As pessoas estão chocadas com os escândalos fiscais expostos por investigações governamentais e outras entidades um pouco por todo o mundo. Nos Estados Unidos, por exemplo, um relatório recente revelou que 60 das 500 empresas mais lucrativas do país, incluindo Amazon, Netflix e General Motors, não pagaram impostos em 2018, apesar de lucros acumulados no valor de 79 mil milhões de dólares (cerca de 70,5 mil milhões de euros). O impacto nas finanças públicas é ainda mais preocupante em África, onde os impostos sobre as empresas representam 15,3% das receitas públicas, face ao peso que aqueles têm nos países ricos, de apenas 9%.

Após anos de silêncio, a OCDE admitiu recentemente a necessidade de rever o sistema que permite que as empresas declarem os seus lucros onde quiserem, a fim de beneficiarem, legalmente, de taxas de imposto muito baixas ou mesmo nulas em paraísos fiscais. Esta é uma mudança pela qual lutamos há anos no âmbito da Comissão Independente para a Reforma da Tributação Internacional das Empresas (ICRICT). Os países ricos estão agora também sob pressão do Fundo Monetário Internacional e da ONU, que, nos últimos meses, apelaram a uma revisão dos mecanismos de tributação internacional.

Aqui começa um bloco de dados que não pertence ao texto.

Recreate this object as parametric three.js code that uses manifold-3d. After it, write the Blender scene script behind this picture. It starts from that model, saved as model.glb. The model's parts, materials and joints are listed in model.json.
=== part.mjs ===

Este é um primeiro passo na direção certa, mas urge que os países em desenvolvimento participem ativamente no desenho e implementação de novas regras fiscais. África tem sido a primeira a sofrer com as alterações climáticas, para as quais contribuiu apenas marginalmente. É tempo de fazer ouvir a sua voz para que possa reforçar os recursos que lhe permitirão lutar contra os seus efeitos e preparar melhor as suas populações.